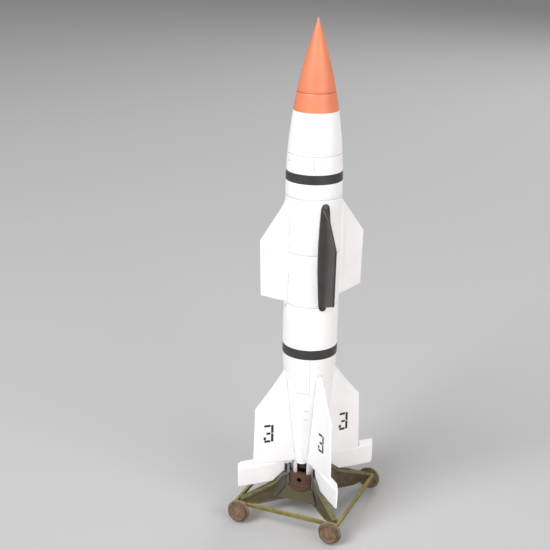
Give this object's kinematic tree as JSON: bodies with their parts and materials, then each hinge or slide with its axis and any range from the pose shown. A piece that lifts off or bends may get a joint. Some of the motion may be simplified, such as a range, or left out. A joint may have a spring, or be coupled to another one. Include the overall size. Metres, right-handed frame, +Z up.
{
  "type": "model rocket on launch trolley",
  "caption": "Static display model of a finned rocket with hinged tail rudders, standing on a square rail trolley with flanged wheels.",
  "frame": {"origin": "on the ground under the rocket's axis, at the middle of the four wheels", "axes": "+Z up along the rocket's axis, X along the direction in which the trolley rolls, Y along the wheel axles; wings, fins and trolley legs stand on the four diagonals"},
  "size_m": [0.0284, 0.031, 0.1165],
  "materials": {
    "white_paint": "satin white paint on styrene",
    "salmon_paint": "satin salmon red paint on styrene",
    "charcoal_paint": "semi-gloss charcoal paint on styrene",
    "olive_paint": "flat dark yellow-olive paint, dry brushed and washed brown",
    "rust_paint": "flat rust brown paint",
    "wheel_paint": "flat pinkish rust brown paint",
    "post_paint": "flat steel grey paint",
    "soot_paint": "flat sooty black paint",
    "pin_steel": "cut steel wire"
  },
  "bodies": {
    "trolley": {"launch_ring": "rust_paint", "hub_base": "olive_paint", "leg_1": "olive_paint", "leg_2": "olive_paint", "leg_3": "olive_paint", "leg_4": "olive_paint", "tie_bar_1": "olive_paint", "tie_bar_2": "olive_paint", "tie_bar_3": "olive_paint", "tie_bar_4": "olive_paint", "guide_post_1": "post_paint", "guide_post_2": "post_paint", "guide_post_3": "post_paint", "guide_post_4": "post_paint", "axle_bracket_1": "olive_paint", "axle_bracket_2": "olive_paint", "axle_bracket_3": "olive_paint", "axle_bracket_4": "olive_paint", "axle_pin_1": "pin_steel", "axle_pin_2": "pin_steel", "axle_pin_3": "pin_steel", "axle_pin_4": "pin_steel"},
    "rocket": {"nose_cone": "salmon_paint", "forward_section": "white_paint", "centre_section": "white_paint", "tail_section": "white_paint", "upper_band": "charcoal_paint", "lower_band": "charcoal_paint", "nozzle": "soot_paint", "wing_1": "charcoal_paint", "wing_2": "white_paint", "wing_3": "white_paint", "wing_4": "white_paint", "fin_1": "white_paint", "fin_2": "white_paint", "fin_3": "white_paint", "fin_4": "white_paint", "tail_fairing_1": "white_paint", "tail_fairing_2": "white_paint", "tail_fairing_3": "white_paint", "tail_fairing_4": "white_paint"},
    "rudder_1": {"rudder_1": "white_paint", "rudder_pin_1": "pin_steel"},
    "wheel_1": {"wheel_1": "wheel_paint"},
    "rudder_2": {"rudder_2": "white_paint", "rudder_pin_2": "pin_steel"},
    "wheel_2": {"wheel_2": "wheel_paint"},
    "rudder_3": {"rudder_3": "white_paint", "rudder_pin_3": "pin_steel"},
    "wheel_3": {"wheel_3": "wheel_paint"},
    "rudder_4": {"rudder_4": "white_paint", "rudder_pin_4": "pin_steel"},
    "wheel_4": {"wheel_4": "wheel_paint"}
  },
  "joints": [
    {"name": "lift_off", "type": "slide", "parent": "trolley", "child": "rocket", "axis": [0, 0, 1], "range_m": [0, 0.03]},
    {"name": "rudder_1_hinge", "type": "hinge", "parent": "rocket", "child": "rudder_1", "pos_m": [0.0046, -0.0046, 0.0129], "axis": [0.7071, -0.7071, 0], "range_deg": [-20, 20]},
    {"name": "rudder_2_hinge", "type": "hinge", "parent": "rocket", "child": "rudder_2", "pos_m": [0.0046, 0.0046, 0.0129], "axis": [0.7071, 0.7071, 0], "range_deg": [-20, 20]},
    {"name": "rudder_3_hinge", "type": "hinge", "parent": "rocket", "child": "rudder_3", "pos_m": [-0.0046, 0.0046, 0.0129], "axis": [-0.7071, 0.7071, 0], "range_deg": [-20, 20]},
    {"name": "rudder_4_hinge", "type": "hinge", "parent": "rocket", "child": "rudder_4", "pos_m": [-0.0046, -0.0046, 0.0129], "axis": [-0.7071, -0.7071, 0], "range_deg": [-20, 20]},
    {"name": "wheel_1_spin", "type": "hinge", "parent": "trolley", "child": "wheel_1", "pos_m": [0.01144, -0.0142, 0.00276], "axis": [0, 1, 0], "continuous": true},
    {"name": "wheel_2_spin", "type": "hinge", "parent": "trolley", "child": "wheel_2", "pos_m": [0.01144, 0.0142, 0.00276], "axis": [0, 1, 0], "continuous": true},
    {"name": "wheel_3_spin", "type": "hinge", "parent": "trolley", "child": "wheel_3", "pos_m": [-0.01144, 0.0142, 0.00276], "axis": [0, 1, 0], "continuous": true},
    {"name": "wheel_4_spin", "type": "hinge", "parent": "trolley", "child": "wheel_4", "pos_m": [-0.01144, -0.0142, 0.00276], "axis": [0, 1, 0], "continuous": true}
  ]
}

================

Write down every line of the data exactly as it appears above.

# EXPECTED ANSWER
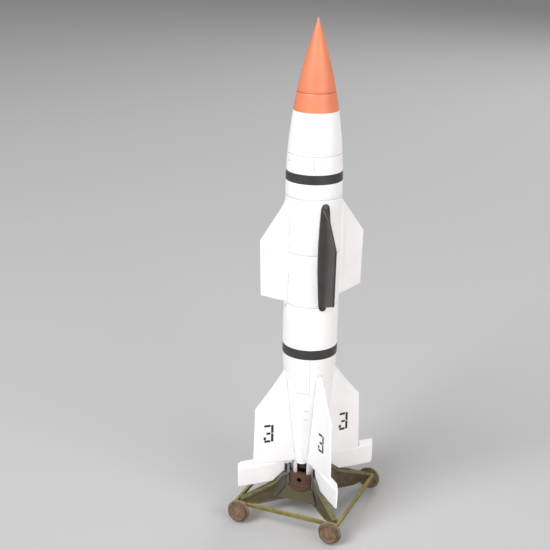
Give this object's kinematic tree as JSON: bodies with their parts and materials, then each hinge or slide with its axis and any range from the pose shown. A piece that lifts off or bends may get a joint. Some of the motion may be simplified, such as a range, or left out. A joint may have a spring, or be coupled to another one. Include the overall size. Metres, right-handed frame, +Z up.
{
  "type": "model rocket on launch trolley",
  "caption": "Static display model of a finned rocket with hinged tail rudders, standing on a square rail trolley with flanged wheels.",
  "frame": {"origin": "on the ground under the rocket's axis, at the middle of the four wheels", "axes": "+Z up along the rocket's axis, X along the direction in which the trolley rolls, Y along the wheel axles; wings, fins and trolley legs stand on the four diagonals"},
  "size_m": [0.0284, 0.031, 0.1165],
  "materials": {
    "white_paint": "satin white paint on styrene",
    "salmon_paint": "satin salmon red paint on styrene",
    "charcoal_paint": "semi-gloss charcoal paint on styrene",
    "olive_paint": "flat dark yellow-olive paint, dry brushed and washed brown",
    "rust_paint": "flat rust brown paint",
    "wheel_paint": "flat pinkish rust brown paint",
    "post_paint": "flat steel grey paint",
    "soot_paint": "flat sooty black paint",
    "pin_steel": "cut steel wire"
  },
  "bodies": {
    "trolley": {"launch_ring": "rust_paint", "hub_base": "olive_paint", "leg_1": "olive_paint", "leg_2": "olive_paint", "leg_3": "olive_paint", "leg_4": "olive_paint", "tie_bar_1": "olive_paint", "tie_bar_2": "olive_paint", "tie_bar_3": "olive_paint", "tie_bar_4": "olive_paint", "guide_post_1": "post_paint", "guide_post_2": "post_paint", "guide_post_3": "post_paint", "guide_post_4": "post_paint", "axle_bracket_1": "olive_paint", "axle_bracket_2": "olive_paint", "axle_bracket_3": "olive_paint", "axle_bracket_4": "olive_paint", "axle_pin_1": "pin_steel", "axle_pin_2": "pin_steel", "axle_pin_3": "pin_steel", "axle_pin_4": "pin_steel"},
    "rocket": {"nose_cone": "salmon_paint", "forward_section": "white_paint", "centre_section": "white_paint", "tail_section": "white_paint", "upper_band": "charcoal_paint", "lower_band": "charcoal_paint", "nozzle": "soot_paint", "wing_1": "charcoal_paint", "wing_2": "white_paint", "wing_3": "white_paint", "wing_4": "white_paint", "fin_1": "white_paint", "fin_2": "white_paint", "fin_3": "white_paint", "fin_4": "white_paint", "tail_fairing_1": "white_paint", "tail_fairing_2": "white_paint", "tail_fairing_3": "white_paint", "tail_fairing_4": "white_paint"},
    "rudder_1": {"rudder_1": "white_paint", "rudder_pin_1": "pin_steel"},
    "wheel_1": {"wheel_1": "wheel_paint"},
    "rudder_2": {"rudder_2": "white_paint", "rudder_pin_2": "pin_steel"},
    "wheel_2": {"wheel_2": "wheel_paint"},
    "rudder_3": {"rudder_3": "white_paint", "rudder_pin_3": "pin_steel"},
    "wheel_3": {"wheel_3": "wheel_paint"},
    "rudder_4": {"rudder_4": "white_paint", "rudder_pin_4": "pin_steel"},
    "wheel_4": {"wheel_4": "wheel_paint"}
  },
  "joints": [
    {"name": "lift_off", "type": "slide", "parent": "trolley", "child": "rocket", "axis": [0, 0, 1], "range_m": [0, 0.03]},
    {"name": "rudder_1_hinge", "type": "hinge", "parent": "rocket", "child": "rudder_1", "pos_m": [0.0046, -0.0046, 0.0129], "axis": [0.7071, -0.7071, 0], "range_deg": [-20, 20]},
    {"name": "rudder_2_hinge", "type": "hinge", "parent": "rocket", "child": "rudder_2", "pos_m": [0.0046, 0.0046, 0.0129], "axis": [0.7071, 0.7071, 0], "range_deg": [-20, 20]},
    {"name": "rudder_3_hinge", "type": "hinge", "parent": "rocket", "child": "rudder_3", "pos_m": [-0.0046, 0.0046, 0.0129], "axis": [-0.7071, 0.7071, 0], "range_deg": [-20, 20]},
    {"name": "rudder_4_hinge", "type": "hinge", "parent": "rocket", "child": "rudder_4", "pos_m": [-0.0046, -0.0046, 0.0129], "axis": [-0.7071, -0.7071, 0], "range_deg": [-20, 20]},
    {"name": "wheel_1_spin", "type": "hinge", "parent": "trolley", "child": "wheel_1", "pos_m": [0.01144, -0.0142, 0.00276], "axis": [0, 1, 0], "continuous": true},
    {"name": "wheel_2_spin", "type": "hinge", "parent": "trolley", "child": "wheel_2", "pos_m": [0.01144, 0.0142, 0.00276], "axis": [0, 1, 0], "continuous": true},
    {"name": "wheel_3_spin", "type": "hinge", "parent": "trolley", "child": "wheel_3", "pos_m": [-0.01144, 0.0142, 0.00276], "axis": [0, 1, 0], "continuous": true},
    {"name": "wheel_4_spin", "type": "hinge", "parent": "trolley", "child": "wheel_4", "pos_m": [-0.01144, -0.0142, 0.00276], "axis": [0, 1, 0], "continuous": true}
  ]
}